An optical disk is commonly called either a CD, DVD, or Blue Ray disk. This creates some confusion, as people expect a CD to have music on it and to work in a CD player. The same is true for DVDs and Blue Ray disks, as people expect these to have movies on them, and play in a DVD or Blue Ray player on the television.
Actually, CD, DVD and Blue Ray refer to different types of construction and different data capacities of optical disks. Music has to be encoded as a music file and written on a CD disk to play in a CD player. Movies have to be encoded as a movie file and written on a DVD disk to play in a DVD player. There are a variety of music and movie file types as well, so it’s no wonder everybody’s confused.

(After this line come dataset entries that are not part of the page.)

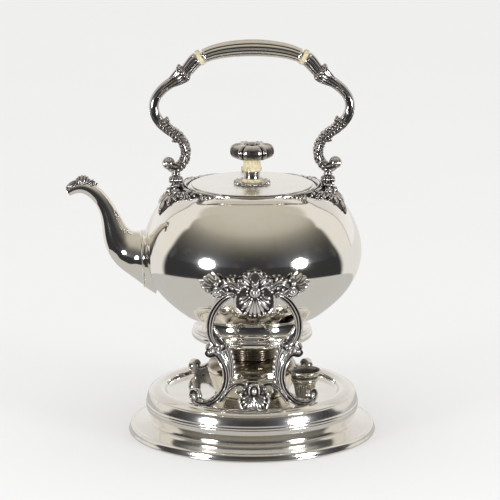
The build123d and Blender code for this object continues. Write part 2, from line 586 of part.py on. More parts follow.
mid = cyl_x(KNUCKLE_R, HINGE_X - MID_HALF, HINGE_X + MID_HALF, 0, HINGE_Z)
clear_l = cyl_x(KNUCKLE_R + 0.3, HINGE_X - 9, HINGE_X - MID_HALF, 0, HINGE_Z)
clear_r = cyl_x(KNUCKLE_R + 0.3, HINGE_X + MID_HALF, HINGE_X + 9, 0, HINGE_Z)
shank = one(one(neck.fuse(mid)) - clear_l - clear_r)
arm = one(arm.fuse(shank))
arm = arm - cyl_x(KNUCKLE_BORE, HINGE_X - 8, HINGE_X + 8, 0, HINGE_Z)
arm_right = one(arm - dowel_right)
arm_left = arm_right.mirror(Plane.YZ)
insulator_right = one(insulator_right - dowel_right)
insulator_left = insulator_right.mirror(Plane.YZ)
dowel_left = dowel_right.mirror(Plane.YZ)
grip = one(grip - dowel_right - dowel_left)
save(arm_left, "handle_arm_left")
save(arm_right, "handle_arm_right")
save(insulator_left, "handle_insulator_left")
save(insulator_right, "handle_insulator_right")
save(Compound(children=[dowel_left, dowel_right]), "handle_dowels")
save(grip, "handle_grip")
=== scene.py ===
import math

import bmesh
import bpy
import numpy as np
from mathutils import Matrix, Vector
from mathutils.bvhtree import BVHTree


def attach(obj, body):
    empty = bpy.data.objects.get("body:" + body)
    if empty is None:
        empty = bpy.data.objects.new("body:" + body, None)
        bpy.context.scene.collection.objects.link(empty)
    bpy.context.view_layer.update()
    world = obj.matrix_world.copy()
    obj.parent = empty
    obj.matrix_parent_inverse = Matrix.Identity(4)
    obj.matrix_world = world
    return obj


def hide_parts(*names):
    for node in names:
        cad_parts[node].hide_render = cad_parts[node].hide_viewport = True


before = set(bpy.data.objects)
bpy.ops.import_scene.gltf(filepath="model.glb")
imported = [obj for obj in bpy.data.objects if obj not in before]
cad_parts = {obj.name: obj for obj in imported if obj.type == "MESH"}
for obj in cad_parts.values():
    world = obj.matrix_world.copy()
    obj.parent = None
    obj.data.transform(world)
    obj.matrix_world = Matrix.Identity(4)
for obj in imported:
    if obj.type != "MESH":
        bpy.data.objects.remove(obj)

MM = 0.001
PI = math.pi
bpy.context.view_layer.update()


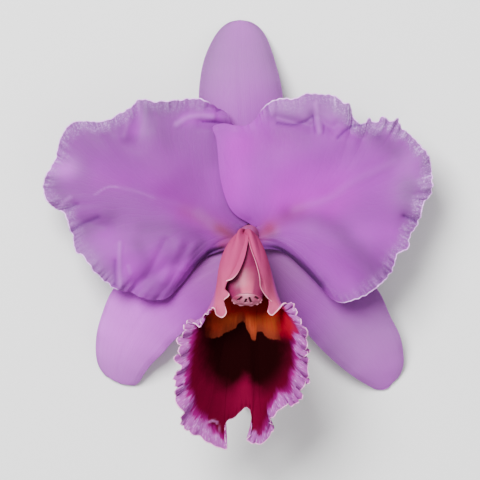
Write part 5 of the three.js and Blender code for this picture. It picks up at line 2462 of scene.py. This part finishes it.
# How wide its thin, bright rim is, at the same places.
RIM_WIDTHS = (
    (0, 0.0), (4, 0.0), (5.5, 0.12), (7, 0.26), (16, 0.34), (36, 0.34), (38, 0.28), (40, 0.16),
    (43, 0.16), (45, 0.36), (64, 0.42), (68, 0.3), (71, 0.22), (73, 0.12), (76, 0.08), (78, 0.0),
)
# How strong its tight ruffles are, at the same places.
RUFFLE_STRENGTHS = (
    (0, 0), (14, 0), (17, 0.7), (22, 1.0), (30, 1.0), (34, 0.5), (36, 0.25), (38, 0),
    (43, 0), (46, 0.3), (50, 0.7), (53, 1.1), (62, 1.1), (65, 0.9), (66, 0.3), (67, 0), (78, 0),
)
# How far its veins bend away from the notch, at the same places.
LIP_SPREAD = (
    (33, 0), (35, -1.2), (36, -2.4), (37, -4.6), (38, -3), (39, -1.6), (40, -0.6), (42, 0),
    (43, 0.4), (44, 2.6), (45, 4.8), (46, 3.8), (47, 2.4), (48, 1.2), (49.5, 0),
)
# The curls in the two lappets: a hollow and the bright edge round it, in painted shade and
# painted highlight.
LIP_CREASES = (
    Crease(-0.9, 0.7, -0.9, ((-12.6, -67.7), (-12.4, -70.2))),
    Crease(0.45, 0.3, 0.35, ((-14.5, -66.3), (-12.6, -65.7), (-11.3, -67), (-11.1, -70),
                             (-12, -71.6))),
    Crease(-0.7, 0.6, -0.7, ((7.6, -66.8), (6.4, -70))),
)


# ------ studio


@dataclass
class Studio:
    """A pale floor, a camera looking straight down, and soft light from the bloom's top."""

    view_middle: Ramp = (0.86, -2.44)
    view_distance: float = 1800.0
    view_end: float = 10000.0
    lens: float = 375.0
    sensor: float = 36.0
    floor_size: float = 3000.0
    floor_level: float = -0.25
    paper_grain: float = 1.5
    paper_shade: Ramp = (0.78, 0.04)
    paper_height: float = 0.05
    paper_strength: float = 0.5
    paper: Surface = Surface(0.8, 0.2, 0.0, (1, 1, 1))
    light_distance: float = 1400.0
    key_direction: Point = (-0.3, 0.42, 0.86)
    key_size: float = 700.0
    key_power: float = 50.0
    fill_direction: Point = (0.5, -0.35, 0.8)
    fill_size: float = 1120.0
    fill_power: float = 5.0
    surround: float = 0.62

    def build(self) -> None:
        """Makes the floor, the camera, the lights and the pale surround."""
        self.camera()
        self.floor()
        self.light("key", self.key_direction, self.key_power, self.key_size)
        self.light("fill", self.fill_direction, self.fill_power, self.fill_size)
        world = bpy.data.worlds.new("surround")
        world.use_nodes = True
        background = world.node_tree.nodes["Background"]
        background.inputs["Color"].default_value = (1.0, 1.0, 1.0, 1)
        background.inputs["Strength"].default_value = self.surround
        bpy.context.scene.world = world

    def camera(self) -> None:
        """The camera: it looks straight down, with the dorsal sepal up in the frame."""
        data = bpy.data.cameras.new("camera")
        data.lens = self.lens
        data.sensor_width = self.sensor
        data.clip_end = self.view_end * MM
        camera = in_scene("camera", data)
        x, y = self.view_middle
        camera.location = (x * MM, y * MM, (BLOOM_HEIGHT + self.view_distance) * MM)
        bpy.context.scene.camera = camera

    def floor(self) -> None:
        """A pale sheet of paper under the bloom."""
        half = self.floor_size / 2
        corners = [(x * MM, y * MM, self.floor_level * MM)
                   for x, y in ((-half, -half), (half, -half), (half, half), (-half, half))]
        data = bpy.data.meshes.new("floor")
        data.from_pydata(corners, [], [(0, 1, 2, 3)])
        material, nodes = make_material("pale_paper")
        grain = nodes.noise(nodes.place(), self.paper_grain, 3.0)
        pale = nodes.scaled(grain, self.paper_shade)
        normal = nodes.bump(grain * self.paper_height, self.paper_strength)
        shade(nodes, self.paper, nodes.vector(pale, pale, pale), normal)
        data.materials.append(material)
        in_scene("floor", data)

    def light(self, name: str, direction: Point, power: float, size: float) -> None:
        """A soft square light that faces the bloom.

        Args:
            name: its name.
            direction: where it stands, seen from the bloom.
            power: its power in watts.
            size: its side in millimetres.
        """
        data = bpy.data.lights.new(name, "AREA")
        data.energy = power
        data.size = size * MM
        way = Vector(direction).normalized()
        in_scene(name, data).matrix_world = (
            Matrix.Translation(way * self.light_distance * MM)
            @ way.to_track_quat("Z", "Y").to_matrix().to_4x4()
        )


# ------ the whole


PETAL_FINISH = BladeFinish(
    name="petal_flesh", colour=(0.235, 0.024, 0.295), flushed=(0.29, 0.006, 0.34),
    claw=(0.24, 0.026, 0.13), pale=(0.36, 0.11, 0.44), grey=(0.2, 0.068, 0.25),
    frost=(0.5, 0.26, 0.62), rim=(0.8, 0.4, 0.92), rim_width=0.38,
    vein_count=38, vein_wander=1.0, vein_depth=0.025, margin_width=4.2,
)
SEPAL_FINISH = BladeFinish(
    name="sepal_flesh", colour=(0.3, 0.055, 0.36), flushed=(0.3, 0.02, 0.37),
    claw=(0.25, 0.05, 0.27), pale=(0.5, 0.13, 0.58), grey=(0.2, 0.04, 0.24),
    frost=(0.4, 0.15, 0.48), rim=(0.42, 0.16, 0.52), rim_width=0.3,
    vein_count=13, vein_wander=0.5, vein_depth=0.03, margin_width=1.2,
)


def build_bloom() -> None:
    """Builds every piece of the bloom, from its stalk to its anther cap."""
    build_effects()
    sepal_finish = SEPAL_FINISH.material()
    petal_finish = PETAL_FINISH.material()
    lip_finish = LipFinish()
    OvaryAndStalk().build(StalkFinish().material())
    CutEnd().build(CutFinish().material())
    for sepal in (DORSAL_SEPAL, LEFT_LATERAL_SEPAL, RIGHT_LATERAL_SEPAL):
        sepal.build(sepal_finish)
    for petal in (LEFT_PETAL, RIGHT_PETAL):
        petal.build(petal_finish)
    lip = Lip("lip_blade", "lip", LIP_MARGIN, FRILL_WIDTHS, RIM_WIDTHS, RUFFLE_STRENGTHS,
              LIP_CREASES, LIP_SPREAD)
    lip.build(lip_finish.inner(), lip_finish.outer())
    Column().build(ColumnFinish().material())
    AntherCap().build(CapFinish().material())
    Pollinia().build(PolliniaFinish().material())


def main() -> None:
    """Builds the studio and the bloom."""
    logging.basicConfig(level=logging.INFO, format="%(name)s: %(message)s")
    Studio().build()
    build_bloom()


if __name__ == "__main__":
    main()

We will send your images to you on a DVD-type disk, encoded as image files, not movie files. This type of disk is usually referred to as a “data disk.” The image file type we use is called JPEG, which is universally accepted by all photo viewing and editing software packages. This type of data file is specifically designed for digital images, and the files are intended for viewing on computers, not televisions. However, some DVD players can read and display these image files on your television.
You can read and copy the images on the disk often, and you own the copyright to these images. However, the disk is protected to prevent accidental deletion. These disks are archive quality, and will last up to 75 years if you keep them in the jewel case and protect them from light and heat. Your great grandchildren will appreciate the effort you take now to preserve these disks!
The laser in your computer’s optical disk drive works by finding and reading extremely small holes in the surface of the disk. Grime or fingerprints hide these holes from the laser, and make it hard for the computer to read the digital images from the disk. Please handle the disks by the edges, and avoid touching the shiny side of the disk.